The AGC prevented the large differences in level produced by the 12dB increment of the foreground condition from dominating the statistical measurements. The observer model was also modified to analyze only the portions of the step interval with non-zero values (to prevent the level differences introduced by the gap from dominating the statistical measurements). This was implemented with a window function in each statistical measurement that applied positive weight only to non-zero portions of the signal.

We compared this “blind” observer model (which measured statistics from all non-zero portions of the signal falling within a fixed integration window of 2.5s) to an “oracle” model. The oracle model averaged statistics over only selected portions of the signal specified by the experimenter as those potentially selected as belonging to the same sound source (indicated by the gray regions in the insets of the right column of Figure S6). We emphasize that only the “blind” model was signal-computable; the oracle model required the specification of the signal segments to be averaged. The oracle model is included only to demonstrate that selective averaging could produce the observed experimental results were there a way to implement the selection.

Experimental Procedures – Sound Presentation

The Psychophysics Toolbox for MATLAB [58] was used to play sound waveforms. All stimuli were presented at 70 dB SPL with a sampling rate of 48 kHz in a soundproof booth (Industrial Acoustics). For experiments conducted at MIT, sounds were played from the sound card in a MacMini computer over Sennheiser HD280 PRO headphones. For experiments conducted at DTU, sounds were played from an RME FireFace UCX sound card over Sennheiser HD650 headphones.

Experimental Procedures – General Logic

Most of the experiments involved asking participants to compare two texture excerpts. The stimuli varied in a high-dimensional statistical space, and to render their discrimination well-posed, we defined a line in the space of statistics between a mean texture stimulus and a reference texture. The reference texture was defined by the statistics of a particular real-world texture, and the “mean” texture by the average statistics of 50 real-world textures, altered so that it was spectrally matched to the corresponding reference texture to prevent discontinuities at texture steps. This latter constraint was achieved by setting the cochlear envelope mean statistics to those of the reference. Stimuli were generated from statistics drawn from different points along this line, and thus varied in their perceptual similarity to the reference texture.
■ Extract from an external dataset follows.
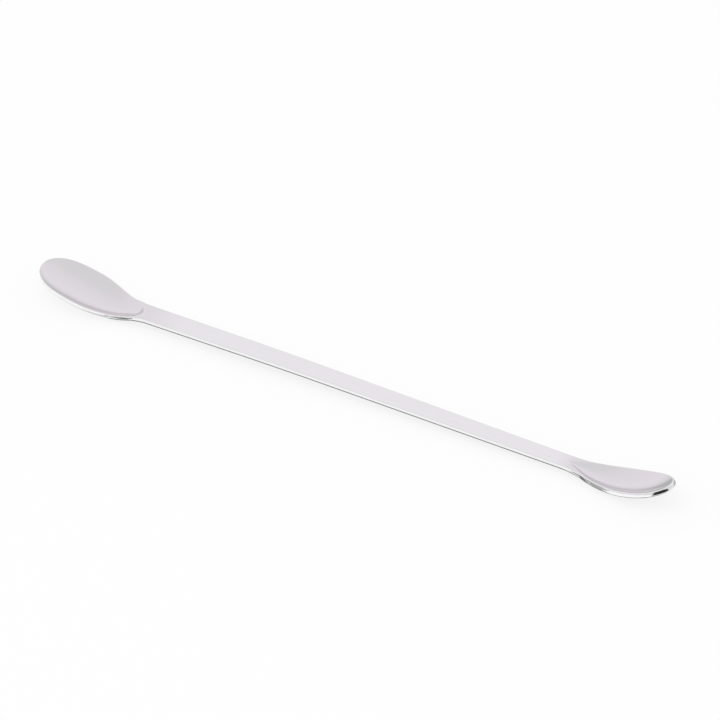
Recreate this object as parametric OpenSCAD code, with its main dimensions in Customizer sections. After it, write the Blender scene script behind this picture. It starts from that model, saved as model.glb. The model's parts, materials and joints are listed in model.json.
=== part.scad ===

The discrimination tasks required listeners to judge which of two textures was more similar to the reference.

In principle we could have presented the reference on each trial (e.g. in an “ABX” design), but were concerned that this would yield exhaustingly long trials. We thus instead opted to block trials into groups corresponding to a particular reference texture, and to familiarize participants with the mean and reference textures prior to each block. The mean texture was intended to help define the dimension along which the textures would vary. Participants were given the option of listening to the mean and reference texture again whenever they wanted during the experiment. In practice most took advantage of this during the initial stages of the experiment. We note also that because the trials were grouped by reference texture, successive trials tended to reinforce the sound of the reference and mean. In practice participants reported little difficulty remembering the reference to which the stimuli were to be compared.

Experimental Procedures – Step Discrimination Paradigm

We used two main texture discrimination paradigms. In the first, we measured the influence of a step in texture statistics at different points in time on judgments of the end state of a texture (as a measure of whether the step was included in the estimation process).

Stimuli

The first stimulus (the “step”) consisted of a texture that started at one position along the mean-reference continuum and stepped to another position at some point in time. In most experiments this stimulus began at either 25% or 75% of the distance between mean and reference, and stepped to the midpoint between reference and mean (e.g. Figure 3B).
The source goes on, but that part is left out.